Sunday, April 29, 2018

Dancing on a Cloud

We hadn't exactly planned on the rain. Or the wedding dress emergencies. Or the absentee grandmas.

A few days before the wedding, my daughter seemed startled -- and a little bit annoyed -- that I was ignoring some of the logistics and insisting everything would work out. Maybe it's because I was curled up under my covers in a quasi-fetal position. I get why she might have found that annoying -- and not terribly reassuring -- but it should not have been all that surprising. She's known me all her life.

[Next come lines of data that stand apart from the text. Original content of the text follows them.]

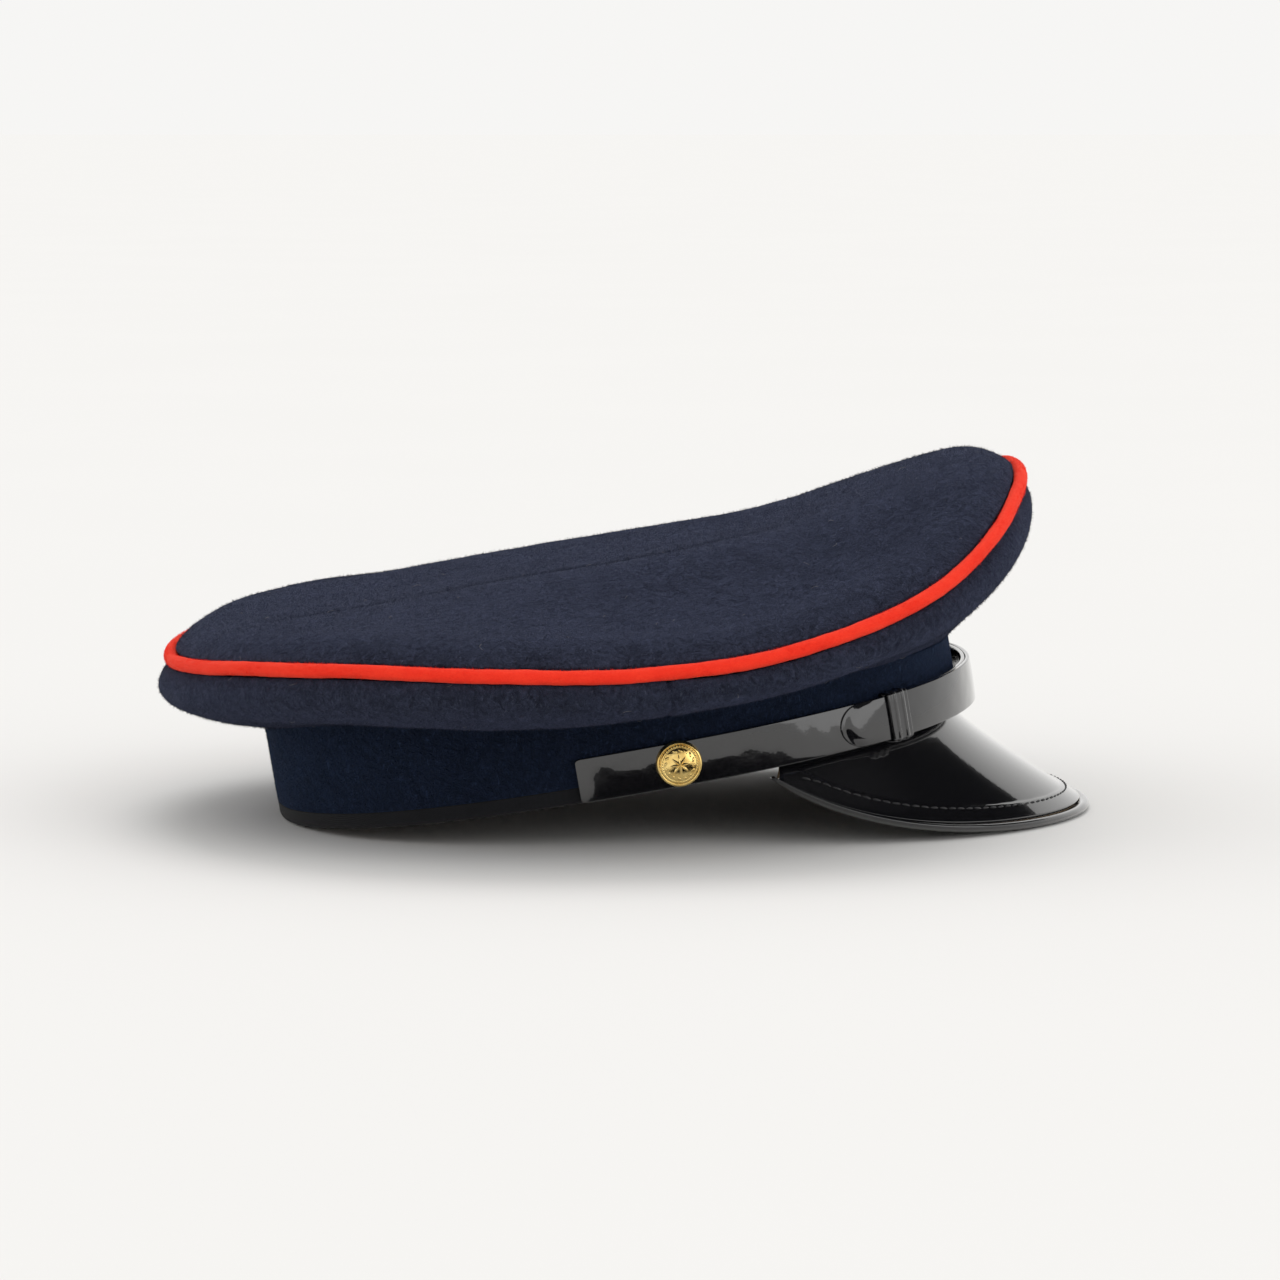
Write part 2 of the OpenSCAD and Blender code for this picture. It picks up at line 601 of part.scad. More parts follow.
crown_top_panel();
quarter_front_right();
quarter_front_left();
quarter_rear_right();
quarter_rear_left();
crown_piping();
crown_wire();
crown_wire_ferrule();
crown_padding();
front_stay();
tip_lining();
side_lining();
sweat_shield();
band_cloth();
band_stiffener();
band_welt();
sweatband();
sweatband_reed();
sweatband_bow();
forehead_pad();
peak_board();
peak_patent();
peak_lining();
peak_binding();
strap_right();
strap_left();
keeper_right();
keeper_left();
button_dome_right();
button_dome_left();
button_back_right();
button_back_left();
button_shank_right();
button_shank_left();
split_ring_right();
split_ring_left();
badge_plate();
badge_rim();
badge_star();
badge_ball();
badge_lugs();
badge_pin();
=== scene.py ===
import math

import bmesh
import bpy
import numpy as np
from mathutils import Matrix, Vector


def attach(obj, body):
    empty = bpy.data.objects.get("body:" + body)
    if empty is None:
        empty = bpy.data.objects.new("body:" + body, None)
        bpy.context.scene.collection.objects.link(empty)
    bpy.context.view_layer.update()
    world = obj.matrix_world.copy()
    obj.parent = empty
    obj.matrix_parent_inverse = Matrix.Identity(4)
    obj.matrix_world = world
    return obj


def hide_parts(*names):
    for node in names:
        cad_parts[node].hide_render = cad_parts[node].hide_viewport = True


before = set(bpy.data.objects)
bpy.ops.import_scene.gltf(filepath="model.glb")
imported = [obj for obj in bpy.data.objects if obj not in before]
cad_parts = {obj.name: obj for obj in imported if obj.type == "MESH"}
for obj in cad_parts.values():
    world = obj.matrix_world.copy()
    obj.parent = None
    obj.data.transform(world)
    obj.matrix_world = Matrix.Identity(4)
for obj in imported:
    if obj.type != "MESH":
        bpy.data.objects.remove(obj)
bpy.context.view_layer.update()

# ---------------------------------------------------------------- driving sizes, in millimetres
# The cap's own frame has x forward, y to the wearer's left and z up from the lower edge of the band.
MM = 0.001
BAND_FRONT, BAND_SIDE, BAND_POWER = 106.5, 87.5, 2.3
BAND_HEIGHT, BAND_TILT, BAND_REAR_LIFT = 24.0, 2.7, 18.0
WELT_HEIGHT, WELT_ROUND = 4.8, 1.0
CLOTH_IN, STIFFENER_IN, LINING_IN, SWEATBAND_OUT, SWEATBAND_IN = 1.6, 2.9, 4.2, 4.8, 5.8
SWEATBAND_HEIGHT = 36.0
CROWN_FRONT, CROWN_REAR, CROWN_SIDE, CROWN_POWER = 136.0, 131.0, 120.3, 2.19
PIPING_SIDE_Z, PIPING_RADIUS, CLOTH = 39.0, 2.1, 2.0
CROWN_HEIGHT, RIDGE_OFFSET, PUFF_WIDTH = 61.6, 46.0, 16.0
PEAK_CORNER_X, PEAK_REACH, PEAK_SIDE = 37.0, 104.0, 84.0
PATENT, BOARD, UNDERSIDE = 0.8, 1.6, 0.6
BEAD_RADIUS = 1.7
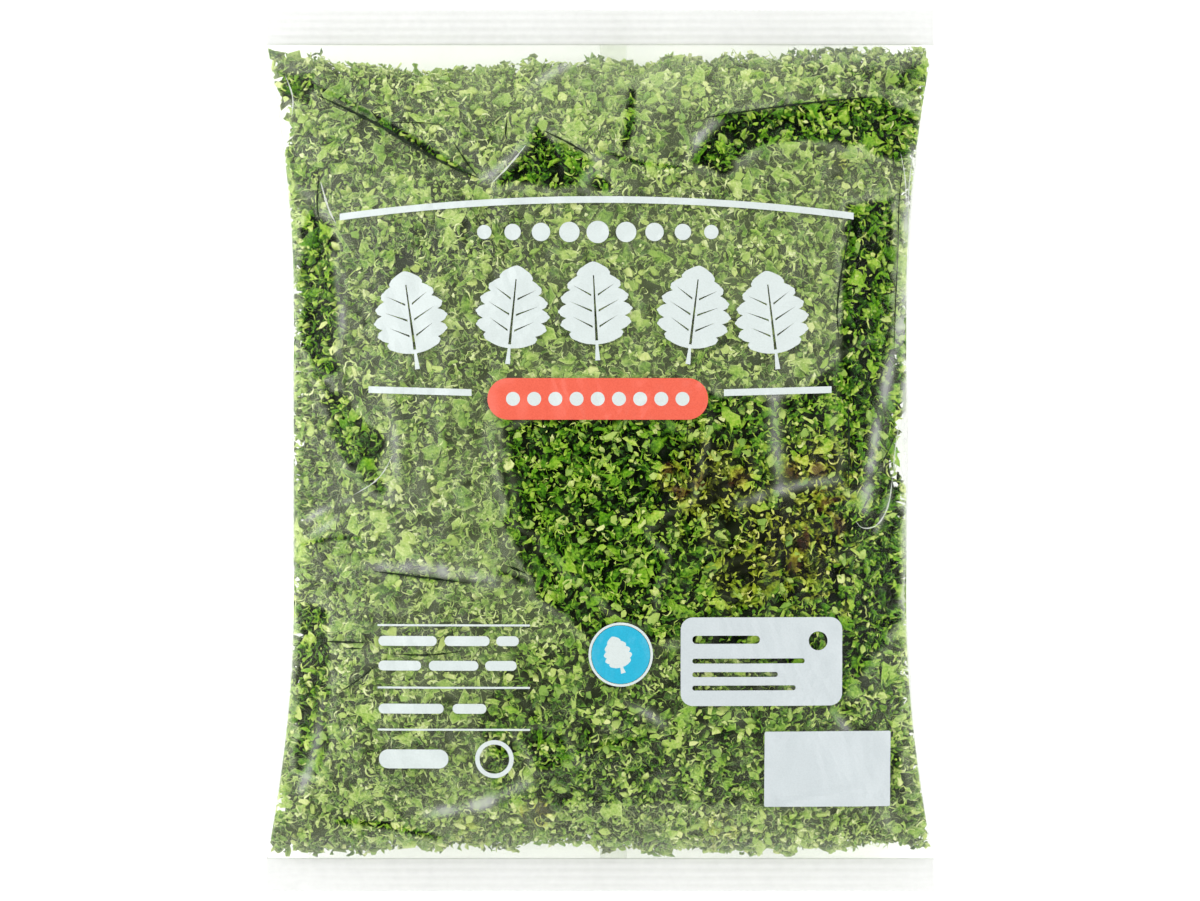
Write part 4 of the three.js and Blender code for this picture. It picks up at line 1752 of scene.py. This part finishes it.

I barely remember the logistics -- again, not surprising, since I was pretty much ignoring them when the nightmare was in progress. Somehow, the wedding day arrived and almost everybody showed up, which, when you think about it, is the most important part. Frankly, I barely remember the wedding. I heard the desserts were amazing. And the band. I vaguely remember having to clamp the bottom of my dress with a ponytail holder so I wouldn't trip on it. I remember the confetti floating down onto the dance floor. In the pictures, my daughter and her new husband seem to be dancing on a cloud.

We couldn't do anything about the rain. As my father used to remind me, all you can do is let it rain. The photographer and the hairdresser tussled over the pros and cons of a quick picture of the bride on the balcony. An umbrella saved  everything -- for the moment and for posterity.

We couldn't do anything about the absentee grandmas, though I admit my efforts were slightly more herculean on that score than they were for the ordinary logistical nightmares that drove me under the covers. As for the wedding dress emergencies, with a few extra trips to New York and a little blind faith, I knew everything would work out, despite the horrified look on my daughter's face.

What I do remember, vividly, is watching my daughter as she approached where her father and I waited to catch her, halfway down the aisle. My daughter who hates to be the center of attention, my daughter who is bright and independent and far too modern to be the shimmering princess walking slowly toward me. I wanted to inch toward her a little, so she wouldn't have to walk too far alone. I tried not to seem too overprotective when I grabbed her arm.

A year ago, I handed my daughter over to her husband, with not an ounce of doubt. I can see it in his eyes -- not just that day but whenever I see them together --  how much he loves her, how well he will take care of her. There will be plenty of logistical nightmares, and, odds are, it will rain. Together, they will just have to let it rain. And keep dancing on a cloud.